Note: function "update_frame" in "ot.aircraft_script" interface receives only the "dt" (delta time) parameter.
function ot.aircraft_script:update_frame(dt)
end
In function update_frame
Get values from JSBSim properties "jsbsim:get_property(property)" is used, to get JSBSim property value
-- Get engine rpm from JSBSim
local propeller_rpm = self.jsbsim:get_property('propulsion/engine[0]/propeller-rpm');
-- Get wheel speed from JSBSim
local wheel_speed = self.jsbsim:get_property('gear/unit[0]/wheel-speed-fps');
-- Get elevator rotation in radians
local elev_pos_rad = self.jsbsim:get_property('fcs/elevator-pos-rad');
Rotate & move joints
self.geom:rotate_joint(bones.propeller, dt * (2 * PI) * (propeller_rpm), {y = 1});
self.geom:rotate_joint(bones.wheel_front, dt * PI * (wheel_speed / 5), {x = -1});
self.geom:rotate_joint(bones.wheel_right, dt * PI * (wheel_speed / 5), {x = -1});
self.geom:rotate_joint(bones.wheel_left, dt * PI * (wheel_speed / 5), {x = -1});
-- rotate_joint_orig - rotate to given angle (from default orientation)

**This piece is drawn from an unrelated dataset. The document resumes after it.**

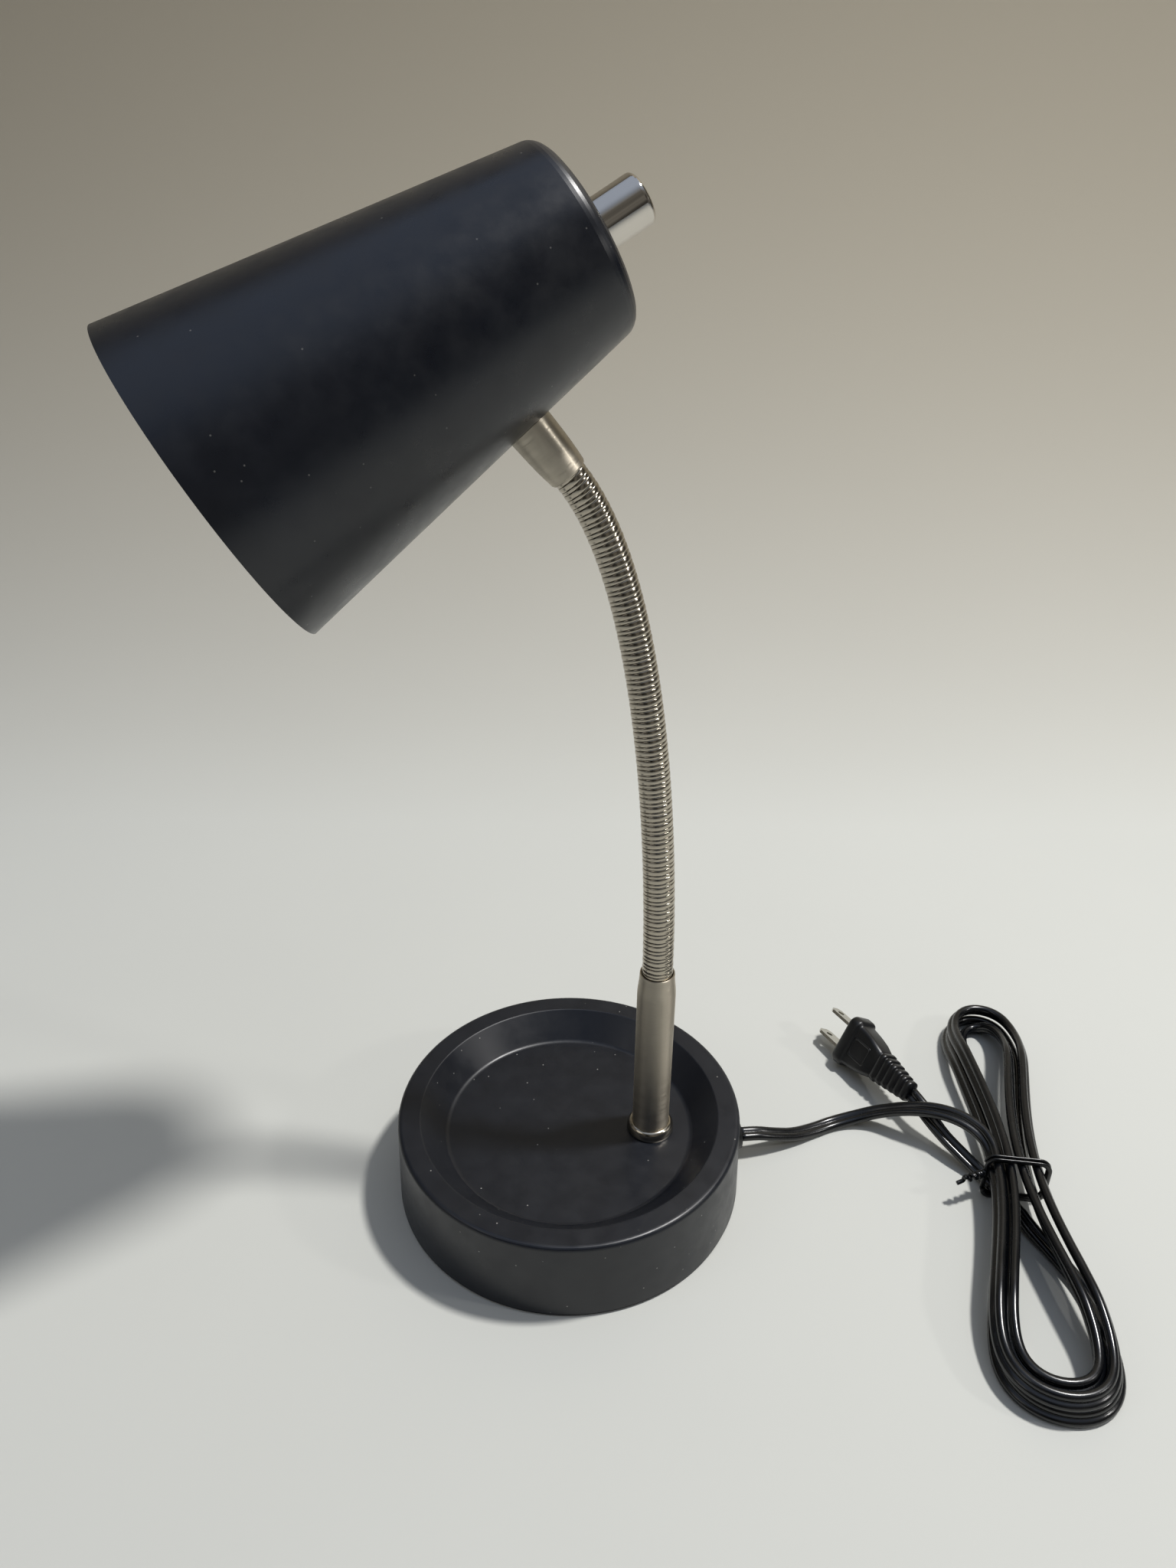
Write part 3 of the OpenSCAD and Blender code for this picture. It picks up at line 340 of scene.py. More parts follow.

self.geom:rotate_joint_orig(bones.elevator_right, elev_pos_rad, {x = 1});
self.geom:rotate_joint_orig(bones.elevator_left, elev_pos_rad, {x = 1});
self.geom:rotate_joint_orig(bones.rudder, self.jsbsim:get_property('fcs/rudder-pos-rad'), {z = -1});
self.geom:rotate_joint_orig(bones.aileron_right, self.jsbsim:get_property('fcs/right-aileron-pos-rad'), {x = -1});
self.geom:rotate_joint_orig(bones.aileron_left, self.jsbsim:get_property('fcs/left-aileron-pos-rad'), {x = 1});
self.geom:rotate_joint_orig(bones.flap_left, self.jsbsim:get_property('fcs/flap-pos-rad'), {x = 1,y = 0,z = 0});
self.geom:rotate_joint_orig(bones.flap_right, self.jsbsim:get_property('fcs/flap-pos-rad'), {x = 1,y = 0,z = 0});
self.geom:rotate_joint_orig(bones.brake_pedal_left, self.jsbsim:get_property('fcs/left-brake-cmd-norm') * 0.7, {x = -1});
self.geom:rotate_joint_orig(bones.brake_pedal_right, self.jsbsim:get_property('fcs/right-brake-cmd-norm') * 0.7, {x = -1});
-- Rudder has 2 pedals for turning, therefore depending on the rudder position value from JSBSim, the left or right pedal will move
if self.jsbsim:get_property('fcs/rudder-pos-rad') > 0 then
self.geom:move_joint_orig(bones.rudder_pedal_left, {y = (self.jsbsim:get_property('fcs/rudder-pos-rad')/5)} );
elseif self.jsbsim:get_property('fcs/rudder-pos-rad') < 0 then
self.geom:move_joint_orig(bones.rudder_pedal_right, {y = -(self.jsbsim:get_property('fcs/rudder-pos-rad')/5)} );
end
Move throttle handle, depending on the throttle command value
self.geom:move_joint_orig(bones.throttle_handle, {y = (self.jsbsim:get_property('fcs/throttle-cmd-norm[0]') / 7)});
Note: in this case the pitch/roll handle rotates without the need of scripting, because it's binded with inputs in the model.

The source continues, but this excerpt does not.